- **Goal**: Begin at the line containing "for name, piece" in the entries below and end at the line containing "for node in"; transcribe that range exactly and nothing outside it.

Scripts that build objects:
====

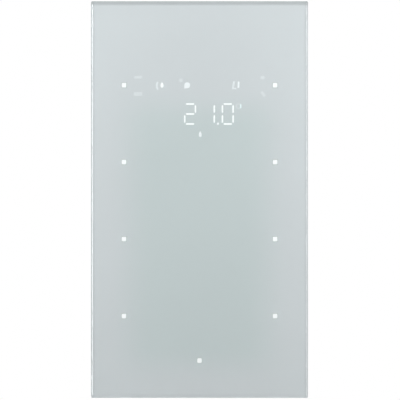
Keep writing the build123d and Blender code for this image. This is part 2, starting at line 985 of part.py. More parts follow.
def support_plate():
    outline = rounded(plate_w, plate_h, plate_corner_r)
    window = chamfer(Rectangle(plate_window, plate_window).vertices(), length=window_corner)
    outline -= Pos(0, turret_z) * window
    outline -= [Pos(x, z) * SlotOverall(slot_l, slot_w) for x, z in box_screw_places]
    for side, z in latch_places.values():
        outline -= Pos(side * plate_w / 2, z) * Rectangle(2 * tab_root, tab_w + 2 * relief_w)
    outline -= Pos(0, -plate_h / 2) * Rectangle(lock_tab_w + 2 * relief_w, 2 * tab_root)
    plate = slab(outline, 0, plate_t)
    edge = plate_w / 2
    path = FilletPolyline(
        (edge - tab_root, plate_t / 2),
        (edge - plate_t / 2, plate_t / 2),
        (edge - plate_t / 2, tab_tip),
        radius=tab_bend_r,
    )
    profile = trace(path, line_width=plate_t)
    for side, z in latch_places.values():
        plate += mirrored(floor_band(profile, z, tab_w), side)
    return plate + lock_tab()


def lock_tab():
    """The bottom tab, bent forward, whose hole the locking screw enters."""
    edge = -plate_h / 2
    path = FilletPolyline(
        (edge + tab_root, plate_t / 2),
        (edge + plate_t / 2, plate_t / 2),
        (edge + plate_t / 2, tab_tip),
        radius=tab_bend_r,
    )
    tab = side_band(trace(path, line_width=plate_t), 0, lock_tab_w)
    return tab - floor_bore(lock_hole_r, edge - overrun, edge + plate_t + overrun)


def latch_spring(side, z):
    """A leaf welded to the tab, with a bulge that springs out behind the ridge."""
    seat = plate_w / 2 + spring_t / 2
    nose = (spring_top() + spring_bottom()) / 2
    path = Polyline(
        (seat, tab_tip + overrun),
        (seat, spring_top()),
        (seat + spring_bulge, nose + spring_nose_l / 2),
        (seat + spring_bulge, nose - spring_nose_l / 2),
        (seat, spring_bottom()),
        (seat, plate_front - overrun),
    )
    profile = make_face(offset(path, amount=spring_t / 2, kind=Kind.INTERSECTION, side=Side.BOTH))
    leaf = floor_band(profile, z, spring_w)
    leaf &= block(seat, z, 2 * (spring_bulge + spring_t), spring_w, spring_bottom(), tab_tip)
    return mirrored(leaf, side)


# Locking screw

def lock_insert():
    sleeve = floor_bar(insert_size, boss_inner_z() - insert_l, boss_inner_z())
    bore = floor_bore(lock_screw_r + insert_play, boss_inner_z() - insert_l, boss_inner_z())
    return sleeve - bore


def locking_screw():
    """The screw as delivered, backed out of the plate's tab by its travel."""
    tip = -plate_h / 2 - lock_rest_gap
    head_seat = lock_head_h + fit_gap - body_h / 2 - lock_travel
    screw = floor_bore(lock_screw_r, head_seat, tip)
    screw += floor_bore(lock_head_r, head_seat - lock_head_h, head_seat)
    slot_high = head_seat - lock_head_h / 2
    slot_low = head_seat - lock_head_h
    slot = Rectangle(2 * lock_head_r, slot_cut_w)
    sketch = floor_plane(slot_high) * (Pos(0, lock_level) * slot)
    return screw - extrude(sketch, amount=slot_high - slot_low)


def all_nodes():
    nodes = {
        "glass_panel": glass_panel(),
        "back_print": back_print(),
        "bonding_tape": bonding_tape(),
        "touch_foil": touch_foil(),
        "carrier_frame": carrier_frame(),
        "display_light_box": display_light_box(),
        "display_film": display_film(),
        "display_leds": display_leds(),
        "status_leds": status_leds(),
        "main_board": main_board(),
        "main_controller": main_controller(),
        "touch_controller": touch_controller(),
        "crystal": crystal(),
        "foil_connector": foil_connector(),
        "board_passives": board_passives(),
        "temperature_probe": temperature_probe(),
        "rear_cover": rear_cover(),
        "cover_screws": cover_screws(),
        "coupler_board": coupler_board(),
        "board_header": board_header(),
        "bus_transceiver": bus_transceiver(),
        "storage_capacitor": storage_capacitor(),
        "choke": choke(),
        "bus_pins": bus_pins(),
        "programming_switch": programming_switch(),
        "programming_button": programming_button(),
        "programming_led": programming_led(),
        "bus_terminal_red": bus_terminal(-1),
        "bus_terminal_grey": bus_terminal(1),
        "support_plate": support_plate(),
        "lock_insert": lock_insert(),
        "locking_screw": locking_screw(),
    }
    for name, place in guide_places.items():
        nodes[name] = light_guide(*place)
    for corner, place in latch_places.items():
        nodes[f"latch_spring_{corner}"] = latch_spring(*place)
    return nodes


os.makedirs("parts", exist_ok=True)
for name, piece in all_nodes().items():
    if isinstance(piece, list):
        piece = Compound(children=piece)
    export_step(piece, f"parts/{name}.step")
    print(name, round(piece.volume, 2))
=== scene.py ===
import json
import math

import bmesh
import bpy
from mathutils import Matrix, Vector


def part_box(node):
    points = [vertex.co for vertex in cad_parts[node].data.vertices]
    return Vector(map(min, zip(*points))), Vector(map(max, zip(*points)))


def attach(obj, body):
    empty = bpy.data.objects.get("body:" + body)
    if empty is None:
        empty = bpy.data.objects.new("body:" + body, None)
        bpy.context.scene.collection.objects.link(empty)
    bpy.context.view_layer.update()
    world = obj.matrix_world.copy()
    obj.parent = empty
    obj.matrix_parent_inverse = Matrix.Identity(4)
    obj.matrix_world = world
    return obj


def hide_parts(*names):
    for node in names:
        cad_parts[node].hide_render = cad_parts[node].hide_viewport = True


# The frame: metres, +X to the right and +Z up as seen from the front, which looks along -Y
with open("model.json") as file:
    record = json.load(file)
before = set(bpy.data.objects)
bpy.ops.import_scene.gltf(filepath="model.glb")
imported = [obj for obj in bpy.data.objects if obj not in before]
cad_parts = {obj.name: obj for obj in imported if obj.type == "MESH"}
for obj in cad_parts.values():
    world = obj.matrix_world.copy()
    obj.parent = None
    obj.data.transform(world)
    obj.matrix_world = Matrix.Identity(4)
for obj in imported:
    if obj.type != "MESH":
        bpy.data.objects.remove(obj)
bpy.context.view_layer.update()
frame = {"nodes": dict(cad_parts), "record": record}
MM = 0.001

# The photograph: its side, where the glass lies in it and how wide it is, and the lens
PHOTO_PX = 400
PANEL_CENTRE_PX = (199.5, 199.6)
PANEL_WIDTH_PX = 217.0
LENS_MM = 200.0
SENSOR_MM = 36.0
CLIP_END = 20.0

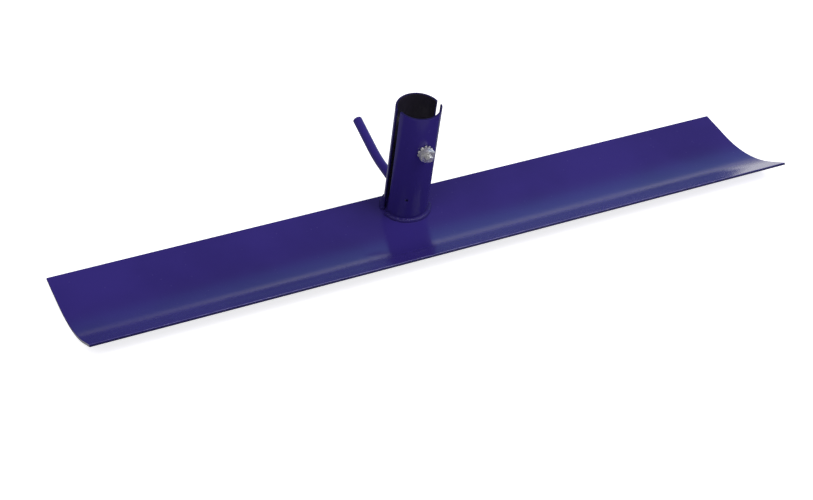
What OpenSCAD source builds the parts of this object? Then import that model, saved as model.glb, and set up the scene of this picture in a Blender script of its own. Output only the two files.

====

- **Response**:
for name, piece in all_nodes().items():
    if isinstance(piece, list):
        piece = Compound(children=piece)
    export_step(piece, f"parts/{name}.step")
    print(name, round(piece.volume, 2))
=== scene.py ===
import json
import math

import bmesh
import bpy
from mathutils import Matrix, Vector


def part_box(node):
    points = [vertex.co for vertex in cad_parts[node].data.vertices]
    return Vector(map(min, zip(*points))), Vector(map(max, zip(*points)))


def attach(obj, body):
    empty = bpy.data.objects.get("body:" + body)
    if empty is None:
        empty = bpy.data.objects.new("body:" + body, None)
        bpy.context.scene.collection.objects.link(empty)
    bpy.context.view_layer.update()
    world = obj.matrix_world.copy()
    obj.parent = empty
    obj.matrix_parent_inverse = Matrix.Identity(4)
    obj.matrix_world = world
    return obj


def hide_parts(*names):
    for node in names:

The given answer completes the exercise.